FTD: Machtspiele bei Nokia Siemens Networks
Siemens bekommt beim Joint Venture Nokia Siemens Networks offenbar mehr Macht. Nach einem Bericht der Financial Times Deutschland baut der angeschlagene Netzwerkausrüster seine Führungsstruktur um. Demnach soll künftig ein CxO-Gremium das Tagesgeschäft leiten.
Dieses Gremium wäre deutlich schlanker als der 13-köpfige Vorstand, der das Tagesgeschäft aktuell verantwortet. Es würde sich aus einem Trio aus Vorstandschef (CEO), Finanzchef (CFO) und dem neuen Chef für das Tagesgeschäft (COO) zusammensetzen. Auch der Aufgabenbereich der C-Level-Teams soll bereits feststehen, schreibt die Financial Times Deutschland und beruft sich dabei auf eine interne E-Mail.
Darin beschreibt NSN-Chef Rajeev Suri den über 70.000 Mitarbeitern seine Pläne mit NSN. Das neue Führungstrio ist demnach für die kurzfristige strategische Ausrichtung, Entscheidungsfragen mit hoher Priorität und die Überwachung der Geschäftsergebnisse zuständig. Die Entscheidungsfindung soll so schneller und effizienter werden.
NSN-Chef Suri reagiert damit offenbar auf Kritik aus der Vergangenheit, wonach das jetzige Executive Board zu langsam und ineffizient arbeitet.
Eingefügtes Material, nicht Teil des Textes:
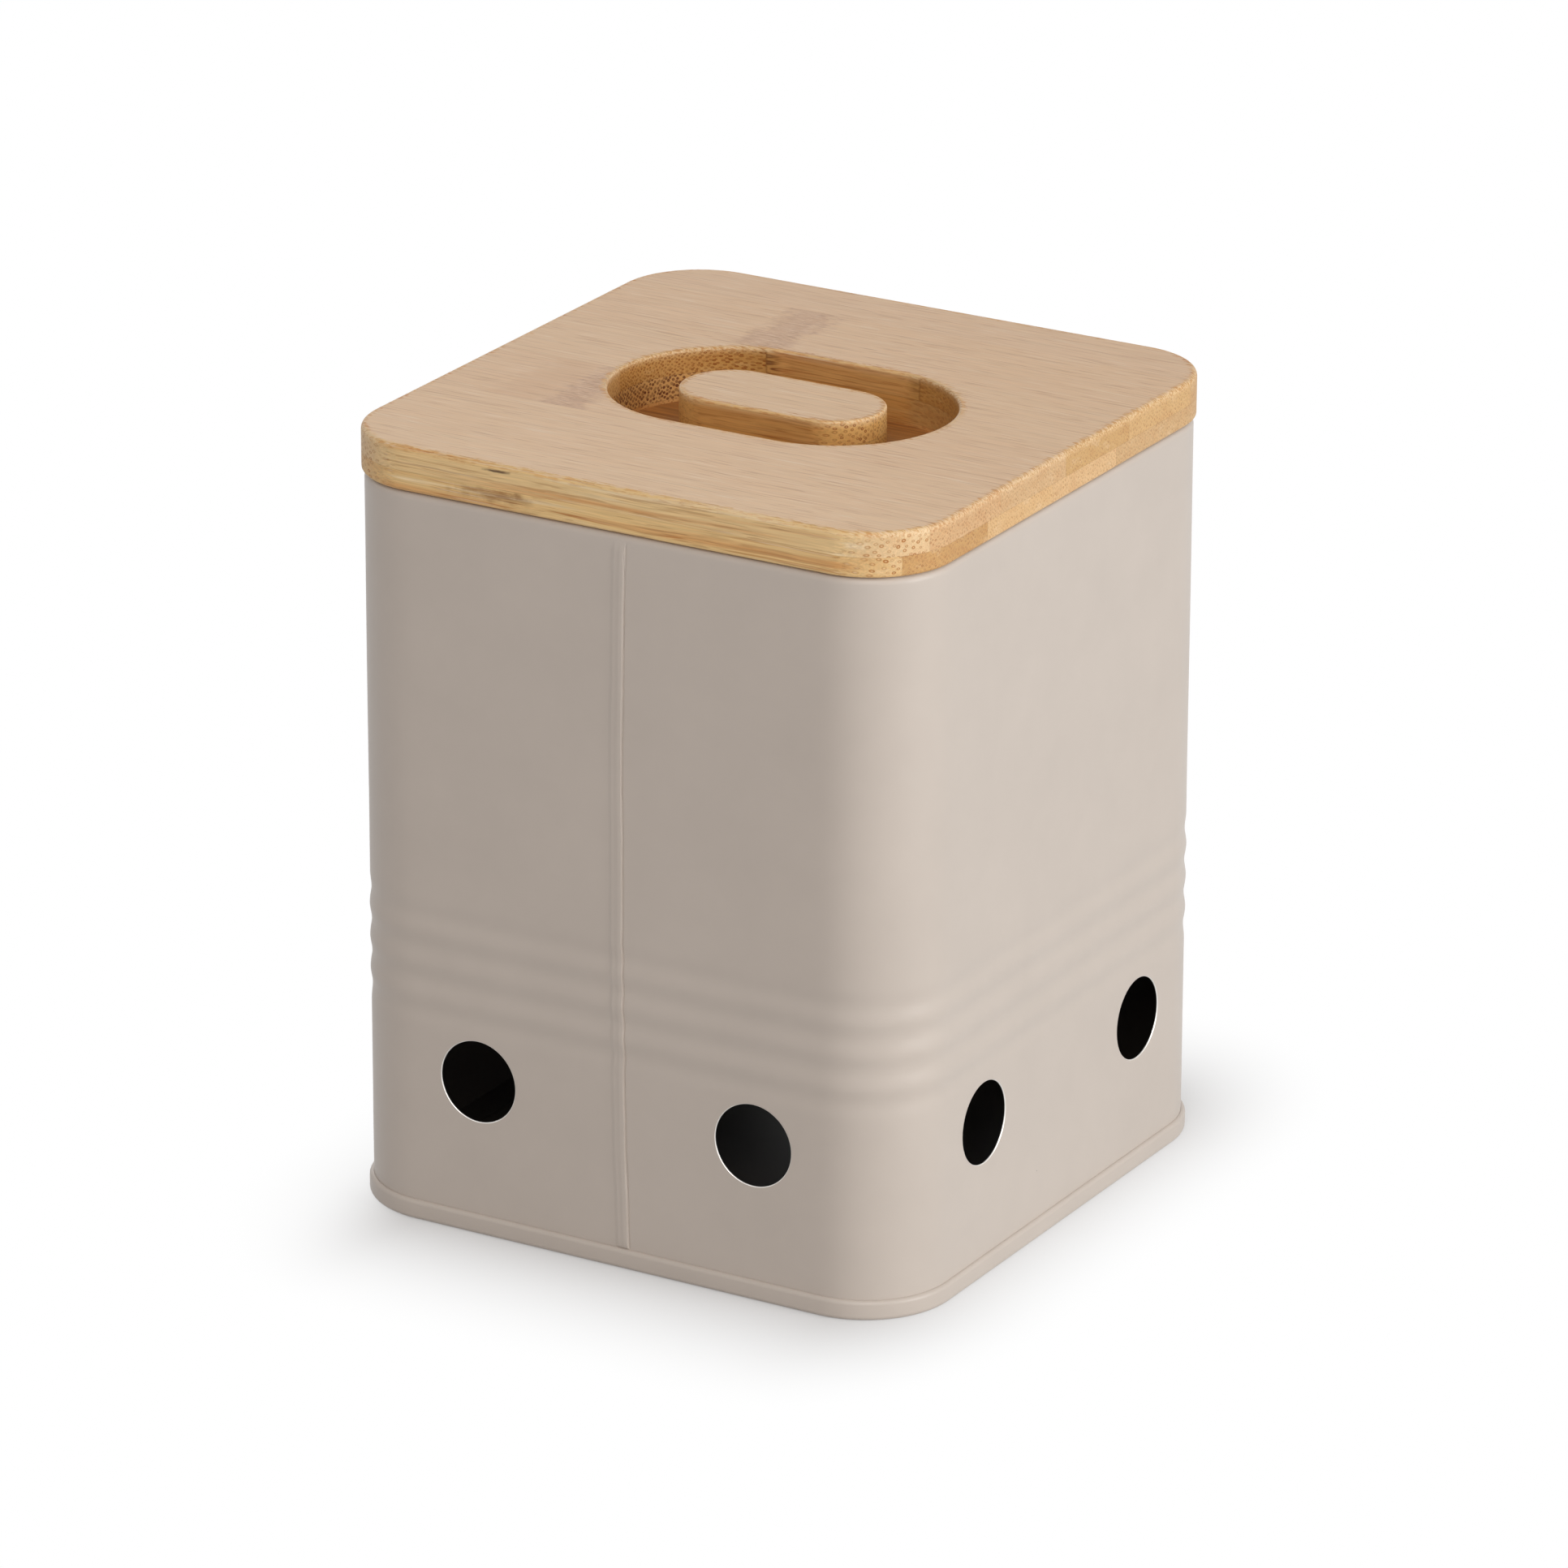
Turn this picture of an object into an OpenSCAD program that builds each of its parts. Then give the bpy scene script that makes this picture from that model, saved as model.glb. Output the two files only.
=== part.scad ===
// Square storage tin with a laminated bamboo lid.
//
// The tin is one sheet wrapped to a rounded square, closed by a lock seam on its front face,
// rolled inwards at the mouth and clasped at the foot by the curled rim of its base pan.
// Three rolled beads run all round it above two round vents on each face.
// The lid is a board of three glued plies of bamboo strips. A ring-shaped pocket routed into its
// top leaves an island to hold it by, and its rebated underside is a plug with a soft seal ring.
// The origin is the centre of the foot, +Z points up and the seam is on the -Y face.

/* [Tin] */
// Width of the tin, side to side
body_w = 200; // [170:1:240]
// Depth of the tin, front to back
body_d = 200; // [170:1:240]
// Height of the tin without its lid
body_h = 237.1; // [170:0.1:300]
// Radius of the tin's upright corners
corner_r = 28; // [22:0.5:40]
// Thickness of the sheet
sheet = 0.5; // [0.3:0.05:0.8]
// Outside diameter of the edge rolled inwards at the mouth
curl_d = 4.8; // [3.6:0.1:6]
// How far round the mouth's edge is rolled, in degrees
curl_turn = 260; // [200:10:290]

/* [Beads] */
// Number of beads
bead_count = 3; // [1:1:4]
// Height of the middle of the band of beads
bead_z = 85.6; // [84:0.1:100]
// Distance from one bead to the next
bead_pitch = 10.6; // [8:0.1:12]
// How far a bead's crest stands out of the wall
bead_crest = 0.2; // [0.1:0.05:0.6]
// How deep the valleys beside the beads are
bead_valley = 0.4; // [0.1:0.05:0.6]

/* [Vents] */
// Diameter of a vent
vent_d = 26.4; // [14:0.1:30]
// Height of the vents' centres
vent_z = 50.4; // [30:0.1:54]
// Distance between the two vents of a face
vent_gap = 97.6; // [70:0.1:110]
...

Künftig soll sich dieses nur noch um die langfristige Ausrichtung des Netzwerkausrüsters kümmern. Zuletzt war das Gremium von 12 auf 13 Mitglieder aufgestockt worden, die Manager sitzen weltweit verstreut an verschiedenen Standorten, was die Zusammenarbeit zusätzlich bremst.
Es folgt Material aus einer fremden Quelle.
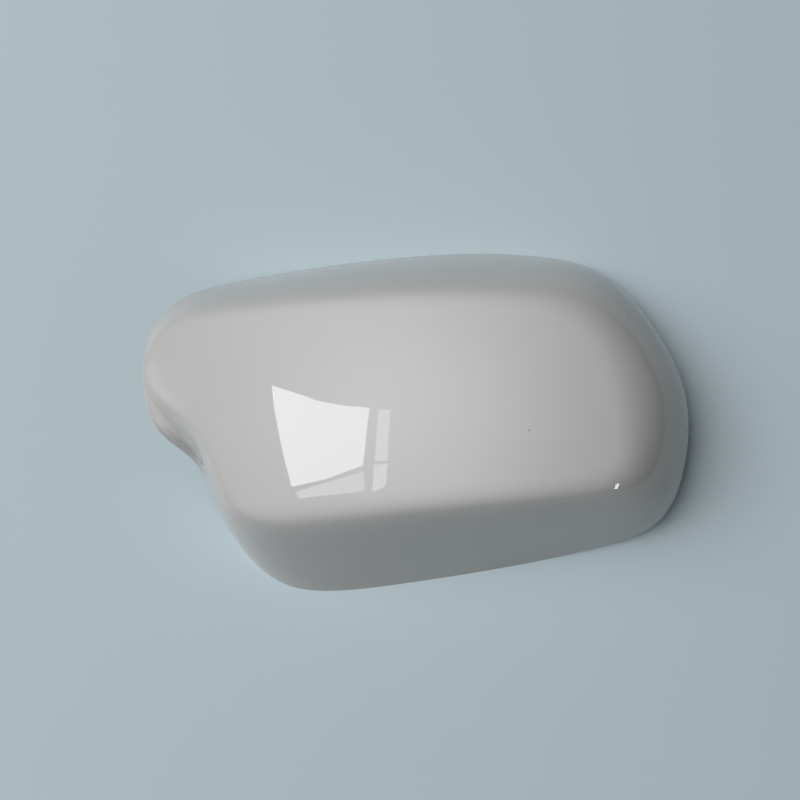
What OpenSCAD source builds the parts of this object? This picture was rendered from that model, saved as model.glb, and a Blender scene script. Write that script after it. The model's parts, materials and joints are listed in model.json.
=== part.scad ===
// Wing mirror cover: the glossy back shell of a car's door mirror, moulded in one piece.
// It lies on its rim. X runs from the neck to the tip, Y across the head, Z up to the crown.
// Sizes are in millimetres.

/* [Shell] */
// Length from the neck's end to the tip
cover_length = 228; // [190:1:270]
// Width across the head
cover_width = 150; // [120:1:180]
// Thickness of the moulded wall
wall = 2.5; // [2:0.1:3.5]

/* [Crown] */
// Height of the crown's highest point above the rim
crown_height = 54; // [46:1:64]
// Radius of the crown along its length
crown_long_r = 500; // [350:10:800]
// Radius of the crown across the head
crown_cross_r = 185; // [140:5:400]
// Distance of the highest point from the middle, towards the tip
apex_x = 25; // [0:1:40]
// Distance of the highest point from the middle, across the head
apex_y = 2; // [-10:1:10]
// Share of the side that lies below the shoulder
crease_share = 0.75; // [0.65:0.01:0.85]

/* [Neck] */
// Height of the arch under the neck, where the mirror's arm passes
arch_height = 36; // [28:1:39]
// Rise of the flared lip for each millimetre inwards
lip_slope = 0.4; // [0.2:0.05:0.6]
// Softness of the valley between the lip and the crown
lip_blend = 9; // [4:0.5:12]

/* [Snap tabs] */
// Width of a tab along the wall
tab_width = 12; // [8:1:18]
// Thickness of a tab
tab_thickness = 2; // [1.6:0.1:2.4]
// Height of a tab's free end above the rim
tab_foot = 9; // [6:1:16]
// How far a tab's hook stands out
hook_depth = 2.2; // [1.5:0.1:3]
// Height of a hook
hook_height = 5; // [3.5:0.5:8]

/* [Locating pins] */
// Radius of a pin
pin_r = 3; // [2:0.1:4]
// Height of a pin's free end above the rim
pin_foot = 24; // [16:1:32]
// Distance of the tip's pin from the middle
tip_pin_x = 48; // [30:1:60]
// Distance of the neck's pin from the middle
neck_pin_x = 62; // [45:1:75]

/* [Hidden] */

// The rim's control points, round from the lower corner beside the neck: [x, y, share of the arch]
rim_points = [
    [-65.4, -63.8, 0], [-45.9, -74.3, 0], [-5.2, -69.6, 0], [45, -62.3, 0], [88, -53.3, 0],
    [111, -46.8, 0], [120.2, -20.1, 0], [123.8, 12.8, 0], [106, 44.9, 0], [88.3, 71.4, 0],
    [55, 77.4, 0], [10, 76.3, 0], [-39.9, 69.3, 0], [-81.1, 60.4, 0.06], [-100.8, 48.6, 0.55],
    [-108.2, 25.3, 1], [-106.6, 3.3, 1], [-100.3, -12.1, 0.97], [-86.3, -17.6, 0.58], [-81.6, -42, 0],
];
// Where the shoulder has turned fully into the crown, point for point with the rim: [x, y]
crown_points = [
    [-65, -37.5], [-50, -35.5], [-8, -31.5], [35, -28.5], [64, -26.5],
    [77, -21], [76, -5], [72, 12], [66, 27], [56, 36],
    [38, 38.5], [2, 38.5], [-38, 36.5], [-78, 34], [-98, 32],
    [-106, 21], [-104, 6], [-91, -1], [-78.5, -14.5], [-72.5, -35.5],
];
// From a straight side with a creased shoulder (0) to a side that bows all the way up (1)
side_bow = [0.4, 0, 0, 0, 0.3, 0.7, 1, 1, 1, 0.7, 0, 0, 0, 0, 0, 0, 0, 0, 0.1, 0.5];
// Share of the side that flares out as the neck's lip, none where it is below 0
lip_share = [0, 0, 0, 0, 0, 0, 0, 0, 0, 0, 0, 0, 0, 0, 0, -0.15, 0.45, 0.7, 0.35, -0.4];
// From a creased shoulder (0) to a side that rounds over all the way (1)
side_round = [
    0.3, 0.12, 0.12, 0.12, 0.2, 0.5, 0.7, 0.7, 0.8, 0.85,
    0.9, 0.9, 0.9, 0.85, 0.8, 0.7, 0.8, 1, 1, 0.8,
];
// Where the snap tabs stand: [place along the rim's control points, ring up the side]
tab_places = [[1.9, 9], [4.1, 9], [7.1, 7], [10.2, 9], [12.3, 9]];

// Samples round the rim, and the two sides of the grid that closes the crown
around = 120;
cap_long = 36;
cap_cross = around / 2 - cap_long;
// Softness of the crease where a side is creased
crease_soft = 0.3;
// Rings up the side, closer together near the rim
rings = 18;
ring_ease = 1.2;
// Shape of the bowed side
bow_power = 2.2;
bow_root = 1.9;
// Height over which the rim's edge turns from level to square with the skin
edge_turn = 8;
pin_fin = 1.6;

function unit(v) = v / norm(v);
function lerp(a, b, t) = a + (b - a) * t;
function smooth_min(a, b, k) = let (h = max(k - abs(a - b), 0) / k) min(a, b) - h * h * h * k / 6;
function smooth_max(a, b, k) = -smooth_min(-a, -b, k);

// Smooth closed curve drawn by a list of control values
function spline(list, u) =
    let (n = len(list), k = floor(u), t = u - k)
    (pow(1 - t, 3) * list[(k + n - 1) % n]
        + (3 * pow(t, 3) - 6 * t * t + 4) * list[k % n]
        + (3 * (t + t * t - pow(t, 3)) + 1) * list[(k + 1) % n]
        + pow(t, 3) * list[(k + 2) % n]) / 6;

// The outline is stretched to the length and width asked for
drawn_rim = [for (u = [0 : 0.05 : len(rim_points) - 0.05]) spline(rim_points, u)];
drawn_x = [for (p = drawn_rim) p.x];
drawn_y = [for (p = drawn_rim) p.y];
stretch = [cover_length / (max(drawn_x) - min(drawn_x)), cover_width / (max(drawn_y) - min(drawn_y))];
centre = [stretch.x * (max(drawn_x) + min(drawn_x)) / 2, stretch.y * (max(drawn_y) + min(drawn_y)) / 2];
sized_rim = [for (p = rim_points) [p.x * stretch.x, p.y * stretch.y, p.z * arch_height]];
sized_crown = [for (p = crown_points) [p.x * stretch.x, p.y * stretch.y]];

// Place of each sample among the control points, so that the samples are evenly spaced
trace_steps = 16;
trace_count = len(sized_rim) * trace_steps;
rim_trace = [for (i = [0 : trace_count]) spline(sized_rim, i / trace_steps)];
rim_run = [
    for (i = 0, s = 0; i <= trace_count;
        s = s + norm(rim_trace[min(i + 1, trace_count)] - rim_trace[i]), i = i + 1) s
];
run_table = [for (i = [0 : trace_count]) [rim_run[i], i / trace_steps]];
place_table = [for (i = [0 : trace_count]) [i / trace_steps, rim_run[i]]];
stations = [for (i = [0 : around - 1]) lookup(i * rim_run[trace_count] / around, run_table)];
function sample_at(u) = round(lookup(u, place_table) * around / rim_run[trace_count]) % around;

rim_loop = [for (u = stations) spline(sized_rim, u)];
crown_loop = [for (u = stations) spline(sized_crown, u)];
bows = [for (u = stations) spline(side_bow, u)];
lips = [for (u = stations) max(0, spline(lip_share, u))];
rounds = [for (u = stations) spline(side_round, u)];

// The crown is domed both ways
function crown_z(p) =
    crown_height - pow(p.x - apex_x, 2) / (2 * crown_long_r) - pow(p.y - apex_y, 2) / (2 * crown_cross_r);
function crown_normal(p) = unit([(p.x - apex_x) / crown_long_r, (p.y - apex_y) / crown_cross_r, 1]);

// How far a side has risen at a share t of the way in from the rim
function bowed(t) = pow(1 - pow(1 - max(t, 0), bow_power), 1 / bow_root);
function creased(t) = smooth_min(t / crease_share, 1, crease_soft);
function rounded(t) = 1 - pow(1 - t, 2);
function rise(t, bow, round) = lerp(lerp(creased(t), rounded(t), round), bowed(t), bow);

function side_point(i, j) =
    let (
        t = pow(j / rings, ring_ease),
        r = rim_loop[i],
        c = crown_loop[i],
        p = lerp([r.x, r.y], c, t),
        lip = lips[i],
        wall_z = r.z + (crown_z(p) - r.z) * rise(max(0, t - lip) / (1 - lip), bows[i], rounds[i]),
        lip_z = r.z + lip_slope * t * norm(c - [r.x, r.y]),
        blend = lip_blend * min(1, lip / 0.1) * min(1, t / 0.2),
        z = blend < 0.01 ? wall_z : smooth_max(wall_z, lip_z, blend)
    )
    [p.x, p.y, z];
side = [for (j = [0 : rings]) [for (i = [0 : around - 1]) side_point(i, j)]];

function side_normal(i, j) =
    j == rings ? crown_normal(side[j][i]) :
    let (
        along = side[j][(i + 1) % around] - side[j][(i + around - 1) % around],
        up = side[j + 1][i] - side[max(j - 1, 0)][i]
    )
    unit(cross(along, up));

// Place on the crown's loop of each point on the edge of the cap's grid
function cap_edge(a, b) =
    b == 0 ? a :
    a == cap_long ? cap_long + b :
    b == cap_cross ? 2 * cap_long + cap_cross - a :
    a == 0 ? (2 * cap_long + 2 * cap_cross - b) % around : -1;
function cap_plan(a, b) =
    let (
        u = a / cap_long,
        v = b / cap_cross,
        low = crown_loop[cap_edge(a, 0)],
        high = crown_loop[cap_edge(a, cap_cross)],
        left = crown_loop[cap_edge(0, b)],
        right = crown_loop[cap_edge(cap_long, b)],
        low_left = crown_loop[0],
        low_right = crown_loop[cap_long],
        high_right = crown_loop[cap_long + cap_cross],
        high_left = crown_loop[2 * cap_long + cap_cross]
    )
    lerp(low, high, v) + lerp(left, right, u)
        - lerp(lerp(low_left, low_right, u), lerp(high_left, high_right, u), v);
cap = [
    for (a = [1 : cap_long - 1], b = [1 : cap_cross - 1])
        let (p = cap_plan(a, b)) [p.x, p.y, crown_z(p)]
];

// The rim's inner edge stays level on the ground, and turns square with the skin over the arch
function rim_inside(i) =
    let (
        n = side_normal(i, 0),
        level = -unit([n.x, n.y, 0]),
        w = min(1, max(0, rim_loop[i].z - wall) / edge_turn),
        c = unit(lerp(level, -n, w * w * (3 - 2 * w)))
    )
    side[0][i] - c * wall / (n * c);
inner_side = concat(
    [[for (i = [0 : around - 1]) rim_inside(i)]],
    [for (j = [2 : 2 : rings]) [for (i = [0 : around - 1]) side[j][i] - side_normal(i, j) * wall]]
);
inner_cap = [for (p = cap) p - crown_normal(p) * wall];

function joined(lists) = [for (l = lists, p = l) p];
function turned(faces) = [for (f = faces) [for (i = [len(f) - 1 : -1 : 0]) f[i]]];
function band(first, count) =
    [for (j = [0 : count - 2], i = [0 : around - 1])
        let (k = (i + 1) % around, low = first + j * around, high = low + around)
        [low + i, high + i, high + k, low + k]];
function cap_id(a, b, ring_first, cap_first) =
    let (e = cap_edge(a, b)) e >= 0 ? ring_first + e : cap_first + (a - 1) * (cap_cross - 1) + b - 1;
function cap_faces(ring_first, cap_first) =
    [for (a = [0 : cap_long - 1], b = [0 : cap_cross - 1])
        [for (q = [[0, 0], [0, 1], [1, 1], [1, 0]]) cap_id(a + q.x, b + q.y, ring_first, cap_first)]];

outer_cap_first = (rings + 1) * around;
inner_first = outer_cap_first + len(cap);
inner_cap_first = inner_first + len(inner_side) * around;

module shell() {
    polyhedron(
        points = concat(joined(side), cap, joined(inner_side), inner_cap),
        faces = concat(
            band(0, rings + 1),
            cap_faces(rings * around, outer_cap_first),
            turned(band(inner_first, len(inner_side))),
            turned(cap_faces(inner_cap_first - around, inner_cap_first)),
            [for (i = [0 : around - 1])
                let (k = (i + 1) % around)
                [i, k, inner_first + k, inner_first + i]]
        ),
        convexity = 6
    );
}

// A blade that hangs from the side wall, with a hook on its free end
module snap_tab(place) {
    i = sample_at(place[0]);
    n = side_normal(i, place[1]);
    top = side[place[1]][i] - n * wall / 2;
    translate([top.x, top.y, tab_foot])
        rotate([0, 0, atan2(n.y, n.x)])
            rotate([90, 0, 0])
                translate([0, 0, -tab_width / 2])
                    linear_extrude(tab_width)
                        polygon([
                            [-tab_thickness / 2, 0],
                            [tab_thickness / 2, 0],
                            [tab_thickness / 2 + hook_depth, hook_height - 1],
                            [tab_thickness / 2 + hook_depth, hook_height],
                            [tab_thickness / 2, hook_height],
                            [tab_thickness / 2, top.z - tab_foot - tab_thickness / 2],
                            [-tab_thickness / 2, top.z - tab_foot + tab_thickness / 2],
                        ]);
}

// A round pin with two crossed fins, standing down from the crown
module locating_pin(x) {
    top = crown_z([x, apex_y]) - wall / 2;
    translate([x, apex_y, pin_foot])
        cylinder(h = top - pin_foot, r = pin_r, $fn = 32);
    for (turn = [0, 90])
        translate([x, apex_y, 0])
            rotate([0, 0, turn])
                translate([-pin_r * 2, -pin_fin / 2, pin_foot + pin_r * 3])
                    cube([pin_r * 4, pin_fin, top - pin_foot - pin_r * 3]);
}

module mirror_cover() {
    color("whitesmoke")
        translate([-centre.x, -centre.y, 0])
        union() {
            shell();
            for (place = tab_places)
                snap_tab(place);
            locating_pin(tip_pin_x);
            locating_pin(-neck_pin_x);
        }
}

mirror_cover();
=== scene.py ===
import json
import math
import bpy
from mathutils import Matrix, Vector

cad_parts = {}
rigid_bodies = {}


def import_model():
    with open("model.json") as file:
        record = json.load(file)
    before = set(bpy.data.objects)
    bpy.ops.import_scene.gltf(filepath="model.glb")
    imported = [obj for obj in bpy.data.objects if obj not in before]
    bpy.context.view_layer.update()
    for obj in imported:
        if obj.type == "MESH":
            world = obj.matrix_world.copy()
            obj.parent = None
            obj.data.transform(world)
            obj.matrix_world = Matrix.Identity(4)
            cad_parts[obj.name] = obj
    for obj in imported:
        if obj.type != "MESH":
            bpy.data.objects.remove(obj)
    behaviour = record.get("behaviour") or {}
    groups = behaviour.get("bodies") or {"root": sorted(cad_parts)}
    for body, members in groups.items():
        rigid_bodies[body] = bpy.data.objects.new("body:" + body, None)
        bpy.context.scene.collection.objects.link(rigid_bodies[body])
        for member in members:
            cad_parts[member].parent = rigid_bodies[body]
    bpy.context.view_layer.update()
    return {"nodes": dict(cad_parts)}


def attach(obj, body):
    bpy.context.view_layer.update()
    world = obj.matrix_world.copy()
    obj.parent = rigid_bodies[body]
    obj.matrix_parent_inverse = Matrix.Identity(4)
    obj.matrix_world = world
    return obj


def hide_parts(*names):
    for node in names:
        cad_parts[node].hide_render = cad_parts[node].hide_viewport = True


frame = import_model()


# Cover shell.
# The real cover is one injection moulding of white ABS, 2.5 mm thick, from a polished
# tool, so its outside is as glossy as paint and its inside is satin. It clips to the
# mirror's housing by tabs and pins that are moulded with it.
MM = 0.001
shell_wall = 2.5 * MM
rim_round = 0.45 * MM
weld_gap = 0.02 * MM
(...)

Das CxO-Trio soll dagegen von München und damit vom Siemens-Sitz aus agieren. Das dürfte vor allem bei Nokia für Diskussionen sorgen, denn bislang war das Unternehmen von Finnland aus gelenkt worden. Auch hier reagiert der Münchner Konzern offenbar auf Vorwürfe, wonach Siemens angesichts der offenkundigen Probleme früher hätte eingreifen sollen.
Der Betriebsrat hatte in der Vergangenheit die Organisationsstrukturen von NSN wiederholt kritisiert. Als Rajeev Suri im Herbst vergangenen Jahres erneut einen Stellenabbau ankündigte wurde Michael Leppek, Beauftragter der IG Metall für NSN, gegenüber silicon.de deutlich. Verursacher der jetzigen Situation seien nicht die Beschäftigten. Schuld sei eine Führung, die es nicht geschafft habe, Kunden zu halten und zu binden, vernünftige Entscheidungs- und Arbeitsstrukturen zu schaffen und zukunftsweisende Produkte, Lösungen und Services bereitzustellen.
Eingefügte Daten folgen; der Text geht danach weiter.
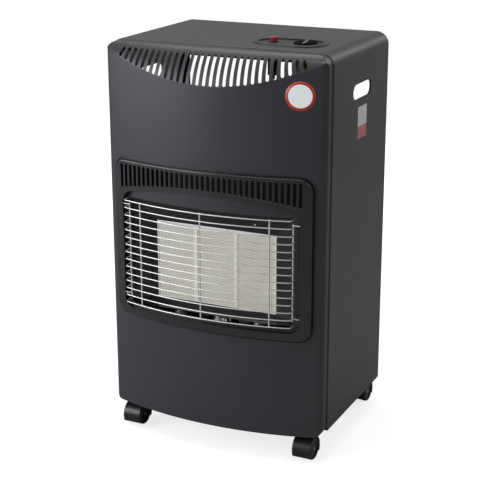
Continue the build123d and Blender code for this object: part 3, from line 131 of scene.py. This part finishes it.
# Colour, roughness, stretch of the lines along x, y and z, mottle, depth of the lines.
BRUSHED = {
    "aged_brass": ((0.11, 0.09, 0.06), 0.5, (7, 7, 2), 0.1, 0.00004),
    "bright_steel": ((0.74, 0.72, 0.67), 0.3, (1, 6, 14), 0.1, 0.00004),
    "guard_chrome": ((0.58, 0.58, 0.57), 0.5, (9, 2, 9), 0.05, 0.00002),
    "pipe_metal": ((0.66, 0.65, 0.63), 0.32, (4, 4, 4), 0.1, 0.00004),
    "brass": ((0.58, 0.41, 0.17), 0.3, (7, 7, 2), 0.1, 0.00004),
    "screw_steel": ((0.62, 0.61, 0.59), 0.28, (5, 5, 5), 0.1, 0.00004),
}
COAT_ROUGHNESS = 0.2
ZINC_DARK, ZINC_LIGHT, SPANGLE_SCALE = (0.36, 0.37, 0.38), (0.5, 0.51, 0.52), 110
CERAMIC_DARK, CERAMIC_LIGHT = (0.75, 0.72, 0.635), (0.82, 0.80, 0.73)
# Painted shade in the flame holes: the ceramic's colour darkens towards the middle of each hole.
HOLE_SHADE, HOLE_SHADE_EDGES = (0.42, 0.39, 0.33), (0.2, 0.34)  # edges in flame hole pitches
HOLE_DEPTH, HOLE_DEPTH_EDGES = 0.0006, (0.16, 0.36)
# Nodes that look different from the other nodes of their slot.
FINISH = {
    "control_knob": "knob_black",
    "burner_frame": "frame_enamel",
    "gas_valve": "aged_brass",
    "pilot_burner": "bright_steel",
}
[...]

Zudem üben die Aktionäre zunehmend Druck auf Siemens aus. Zuletzt hatte sich sogar Siemens-Finanzchef Joe Kaeser öffentlich gegen die Kürzungspläne von Rajeev Suri gestellt und damit durchgesetzt, dass der NSN-Standort in München nicht geschlossen wird. Gute Manager müssen mit ihren Teams und Partnern immer nach Lösungsalternativen suchen, so Kaeser.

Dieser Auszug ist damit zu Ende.